The Norwegian island of Spitsbergen, only about 800 miles from the North Pole, is the most important place in the world that you’ve never heard of.
That’s because Spitsbergen is home to the Svalbard Global Seed Vault, which houses millions upon millions of plant and vegetable seeds from around the planet. In the event of some unforeseen global crisis, the Svalbard vault ensures we will have the seeds of life to begin again.
In this special DNews field report, dedicated Seeker Trace Dominguez travels to Spitsbergen to get a close-up look at he Svalbard facility and speak with Marie Haga, executive director of the CropTrust, the group that oversees the Svalbard Global Seed Vault.
“In there, you have 13,000 years history of agriculture,” Haga says. “It’s quite amazing.”
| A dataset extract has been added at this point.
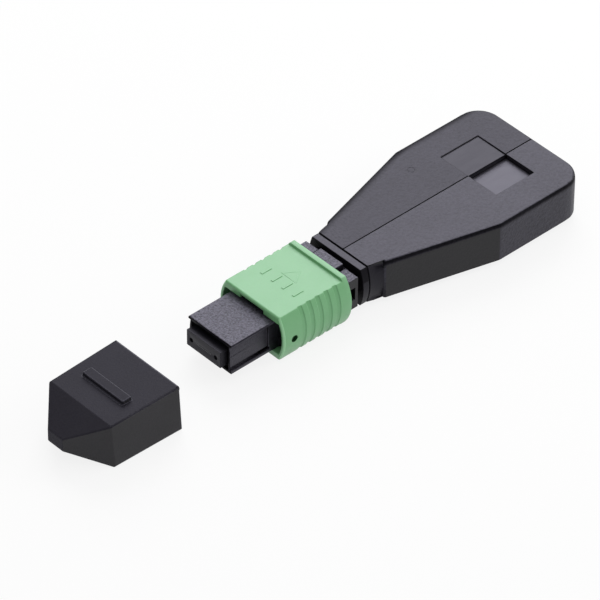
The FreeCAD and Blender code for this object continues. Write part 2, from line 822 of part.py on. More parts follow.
def add_neck_half(body, side, seam):
    """The neck: flat above and below, with a swelling side, and flared where it meets the taper."""
    flat = size.neck_flat_half_width
    high = size.housing_half_height
    radius = flank_radius(flat, size.neck_half_width, high)
    front = size.rim_start + size.rim_length + size.rim_gap
    add_block(body, "Neck", "YZ_Plane", front, size.taper_start + size.neck_overlap,
              neck_corners(side, seam, flat), {1: radius})
    narrow = new_sketch(body, "FlareStartSketch", "YZ_Plane", size.flare_start)
    draw_outline(narrow, neck_corners(side, seam, flat), {1: radius})
    flare_flat = size.flare_flat_half_width
    wide = new_sketch(body, "FlareStopSketch", "YZ_Plane", size.taper_start + size.neck_overlap / 2)
    draw_outline(wide, neck_corners(side, seam, flare_flat),
                 {1: flank_radius(flare_flat, size.flare_half_width, high)})
    doc.recompute()
    flare = body.newObject("PartDesign::AdditiveLoft", "Flare")
    flare.Profile = narrow
    flare.Sections = [wide]
    flare.Ruled = True
    body.Tip = flare
    doc.recompute()


def cut_chamber(body, side, seam):
    """The hollow for the loops and the pocket that grips the spring push's tail."""
    wall = size.housing_wall
    inner_high = size.housing_half_height - wall
    rim_stop = size.rim_start + size.rim_length
    front = rim_stop + size.tail_length + size.joint_gap
    slope = (size.housing_half_width - size.taper_start_half_width) / (size.bend - size.taper_start)
    front_width = size.taper_start_half_width + slope * (front - size.taper_start) - size.taper_inset
    corner = size.housing_corner - wall
    wide = size.housing_half_width - wall
    end = size.housing_end - wall
    outline = [(front, seam), (end, seam), (end, (wide - corner) * side),
               (end - corner, wide * side), (size.bend, wide * side), (front, front_width * side)]
    cut_block(body, "Chamber", "XY_Plane", -inner_high, inner_high, outline, {2: corner})
    fit = size.joint_gap
    half_high = size.tail_half_height + fit
    tail_wide = (size.tail_half_width + fit) * side
    entry = rim_stop
    cut_block(body, "TailPocket", "XY_Plane", -half_high, half_high,
              [(entry, seam), (front, seam), (front, tail_wide), (entry, tail_wide)])
    collar_wide = (size.tail_half_width + size.collar_reach + fit) * side
    collar = rim_stop + size.collar_start - fit
    collar_stop = collar + size.collar_length + fit * 2
    cut_block(body, "CollarPocket", "XY_Plane", -half_high, half_high,
              [(collar, seam), (collar_stop, seam), (collar_stop, collar_wide), (collar, collar_wide)])


def cut_label(body, side, seam):
    """The square recess for a label, deeper on the right half."""
    high = size.housing_half_height
    depth = size.label_depth_left if side > 0 else size.label_depth_right
    land = size.label_land if side < 0 else 0
    inner = (as_dim(land) * side) if side < 0 else seam
    corners = box_corners(size.label_start, size.label_end, inner, size.label_half_width * side)
    cut_block(body, "LabelRecess", "XY_Plane", high - depth, high, corners)


def add_posts(body, side, seam):
    """Two posts inside: the left half's carry pegs, the right half's carry the peg holes."""
    inner_high = size.housing_half_height - size.housing_wall
    half = size.post_half_width
    for tag, centre in (("Front", size.post_front), ("Back", size.post_back)):
        add_block(body, "Post" + tag, "XY_Plane", -inner_high, inner_high,
                  box_corners(centre - half, centre + half, seam, half * side))
        # the XZ plane's normal is -Y
        if side > 0:
            sketch = new_sketch(body, "Peg" + tag + "Sketch", "XZ_Plane", -half / 2)
            draw_circle(sketch, centre, 0, size.peg_radius)
            pad(body, "Peg" + tag, sketch, half / 2 + size.peg_length)
        else:
            sketch = new_sketch(body, "PegHole" + tag + "Sketch", "XZ_Plane", 0)
            draw_circle(sketch, centre, 0, size.peg_radius + size.peg_fit)
            pocket(body, "PegHole" + tag, sketch, size.peg_length + size.peg_fit * 2)


# ---------------------------------------------------------------- dust cap

def build_dust_cap():
    """The cap: drafted box, pyramid end with a blunt tip, a bar to pull on, and grip ribs inside."""
    body = new_body("dust_cap")
    mouth = size.cap_mouth
    shoulder = mouth - size.cap_straight
    tip = shoulder - size.cap_taper
    low = -size.cap_floor
    tip_low = size.cap_tip_level - size.cap_tip_height / 2
    tip_high = size.cap_tip_level + size.cap_tip_height / 2
    wide = size.cap_mouth_half_width
    # the XZ plane's normal is -Y
    add_block(body, "Case", "XZ_Plane", -wide, wide,
              [(mouth, low), (mouth, low + size.cap_mouth_height),
               (shoulder, low + size.cap_shoulder_height), (tip, tip_high), (tip, tip_low),
               (shoulder, low)])
    for name, side in (("Left", 1), ("Right", -1)):
        cut_block(body, "Flank" + name, "XY_Plane", low, low + size.cap_mouth_height,
                  [(mouth, wide * side), (shoulder, size.cap_shoulder_half_width * side),
                   (tip, size.cap_tip_half_width * side), (tip, wide * side)])
    lean_sides(body, shoulder)
    dress(body, "Fillet", "CapEdges", lambda box: not (near(box.XMin, mouth) and near(box.XMax, mouth)),
          size.cap_edge_round)
    cut_cap_hollow(body, mouth)
    add_cap_bar(body, shoulder, low)
    return body


def lean_sides(body, shoulder):
    """Draft both long sides, so that the case is wider at the bottom."""
    doc.recompute()
    base = body.Tip
    names = []
    for number, face in enumerate(base.Shape.Faces):
        box = face.BoundBox
        if near(box.XMin, shoulder) and box.ZLength > size.cap_tip_height.value and \
                box.YLength < size.cap_tip_half_width.value:
            names.append("Face%d" % (number + 1))
    draft = body.newObject("PartDesign::Draft", "SideDraft")
    draft.Base = (base, names)
    plane = next(item for item in body.Origin.OriginFeatures if item.Role == "XY_Plane")
    draft.NeutralPlane = (plane, [""])
    draft.Angle = size.cap_side_draft.value
    draft.setExpression("Angle", size.cap_side_draft.text)
    body.Tip = draft
    doc.recompute()


def cut_cap_hollow(body, mouth):
    """The hollow that goes over the nose, a deeper pocket for the ferrule, and the grip ribs."""
    fit = size.cap_fit
    floor = mouth - size.cap_cavity_depth
    high = size.nose_half_height + fit
    low = size.rail_half_height + fit
    cut_block(body, "Hollow", "YZ_Plane", floor, mouth,
              box_corners(-size.cap_cavity_half_width, size.cap_cavity_half_width, -low, high))
    cut_block(body, "FerrulePocket", "YZ_Plane", mouth - size.cap_pocket_depth, floor,
              centred(size.ferrule_width / 2 + fit * 2, size.ferrule_height / 2 + fit * 2))
    inner = size.nose_half_width + fit
    for level_name, level in (("High", 1), ("Low", -1)):
        middle = size.nose_half_height / 2 * level
        for name, side in (("Left", 1), ("Right", -1)):
            add_block(body, "Rib" + level_name + name, "YZ_Plane", floor, mouth - size.cap_grip_rib,
                      box_corners(inner * side, (size.cap_cavity_half_width + fit) * side,
                                  middle - size.cap_grip_rib / 2, middle + size.cap_grip_rib / 2))


def add_cap_bar(body, shoulder, low):
    """The raised bar across the top, standing on the sloping face."""
    slope = (size.cap_mouth_height - size.cap_shoulder_height) / size.cap_straight
    start = shoulder + size.cap_bar_offset
    stop = start + size.cap_bar_width
    base = low + size.cap_shoulder_height + slope * size.cap_bar_offset
    top = base + slope * size.cap_bar_width + size.cap_bar_height
    half = size.cap_bar_length / 2
    # the XZ plane's normal is -Y
    add_block(body, "Bar", "XZ_Plane", -half, half,
              [(start, base - size.cap_bar_root), (stop, base - size.cap_bar_root),
               (stop, top), (start, base + size.cap_bar_height)])


# ---------------------------------------------------------------- the whole plug

def build_all():
    """Every piece of the plug, in the order of its assembly."""
    pieces = [build_ferrule(), build_boot(), build_clamp()]
    ledge_stop = size.ledge_start + size.ledge_length
    for name, side in (("left", 1), ("right", -1)):
        pieces.append(build_spring("sleeve_spring_" + name, ledge_stop, size.rear_block_start,
                                   size.sleeve_spring_offset * side, size.sleeve_spring_radius,
                                   size.sleeve_spring_wire, size.sleeve_spring_turns,
                                   size.sleeve_coil_segments))
    pieces.append(build_spring("ferrule_spring", clamp_start() + size.clamp_length, size.push_start, 0,
                               size.ferrule_spring_radius, size.ferrule_spring_wire,
                               size.ferrule_spring_turns, size.ferrule_coil_segments))
    for number in range(1, int(size.loop_count.value) + 1):
        pieces.append(build_fibre_loop(number))
    pieces.append(build_inner_housing())
    pieces.append(build_sleeve())
    pieces.append(build_spring_push())
    pieces.append(build_housing_half("housing_half_left", 1))
    pieces.append(build_housing_half("housing_half_right", -1))
    pieces.append(build_dust_cap())
    return pieces


def check(pieces):
    """Stop if any object has failed or any piece isn't one valid solid."""
    for item in doc.Objects:
        if "Invalid" in item.State or "Error" in item.State:
            raise RuntimeError("%s has failed: %s" % (item.Name, item.State))
    for piece in pieces:
        shape = piece.Shape
        if shape.isNull() or not shape.isValid() or len(shape.Solids) != 1:
            raise RuntimeError("%s isn't one valid solid" % piece.Label)
        if shape.Volume <= 0:
            raise RuntimeError("%s is inside out" % piece.Label)


fill_sheet()
all_pieces = build_all()
doc.recompute()
check(all_pieces)
os.makedirs("parts", exist_ok=True)
for piece in all_pieces:
    piece.Shape.exportStep("parts/%s.step" % piece.Label)
    print("%-22s %9.3f mm3 %4d faces" % (piece.Label, piece.Shape.Volume, len(piece.Shape.Faces)))
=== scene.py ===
"""Dressed model of a fibre loopback plug and its dust cap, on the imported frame, in metres.

The plug looks towards -X with the centre of the ferrule's face at the origin, and Z is up. Each
sub-assembly is a class that makes its meshes, gives them their finish and seats them on a body.
Its sizes are in millimetres, which MM turns to metres.
"""
import logging
import math
from collections.abc import Iterator, Sequence
from contextlib import contextmanager
from dataclasses import dataclass
from enum import Enum
from functools import cache

import bmesh
import bpy
from mathutils import Matrix, Vector


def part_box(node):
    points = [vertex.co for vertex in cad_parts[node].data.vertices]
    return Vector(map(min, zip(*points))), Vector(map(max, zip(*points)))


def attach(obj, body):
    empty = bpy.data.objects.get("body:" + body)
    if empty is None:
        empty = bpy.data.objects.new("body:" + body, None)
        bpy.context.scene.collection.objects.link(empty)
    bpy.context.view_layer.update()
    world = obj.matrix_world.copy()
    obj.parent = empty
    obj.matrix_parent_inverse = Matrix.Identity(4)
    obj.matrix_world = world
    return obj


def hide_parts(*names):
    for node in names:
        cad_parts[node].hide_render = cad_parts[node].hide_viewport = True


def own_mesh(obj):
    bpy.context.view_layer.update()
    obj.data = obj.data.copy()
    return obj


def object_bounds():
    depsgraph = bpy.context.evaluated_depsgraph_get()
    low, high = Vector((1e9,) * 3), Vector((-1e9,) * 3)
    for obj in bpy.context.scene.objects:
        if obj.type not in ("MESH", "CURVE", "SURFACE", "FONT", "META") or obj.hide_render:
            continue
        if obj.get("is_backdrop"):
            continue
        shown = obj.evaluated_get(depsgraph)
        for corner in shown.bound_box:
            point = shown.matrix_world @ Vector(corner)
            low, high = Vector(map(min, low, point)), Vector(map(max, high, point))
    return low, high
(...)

Indeed. Svalbard is like the Ultimate Plan B for humanity and agriculture, a tradition we’ve grown rather fond of over the millennia. The facility stores backup collections of seeds that are otherwise protected in 1,700-plus seed banks worldwide. Carved into the inside of a Spitsbergen mountain, Svalbard currently houses more than 860,000 varieties of seeds, protected by 130 meters of earth and sandstone.
Geographically, Svalbard is ideal for several reasons. The island is blanketed in permafrost, keeping the seeds naturally refrigerated at a minimum temperature in the event of, say, a worldwide power outage. The facility is also 400 feet above sea level, in case the ice caps melt. Finally, the region is relatively calm in regard to tectonic activity.
While there’s no official word on zombie apocalypse defenses, we assume that contingency plans are in place.
Feasibility tests performed over the past few decades suggest that the conditions at Svalbard are sufficient to keep most seeds preserved for hundreds of years, and in some cases, even thousands of years.
This kind of seed preservation is critically important, and not just for doomsday scenarios, either. Seed banks preserve genetic crop diversity that we might otherwise lose employing modern agricultural practices.
“There are 4,500 varieties of potatoes, 3,000 varieties of coconuts, 35,000 varieties of corn, 125,000 varieties of wheat, or 200,000 varieties of rice,” Haga says. “One of those might have the trait that we need in the future to adapt the rice to whatever it is — higher temperature, higher salinity in the soil, more unpredictable weather, a variety that can fight a new pest or a new disease.”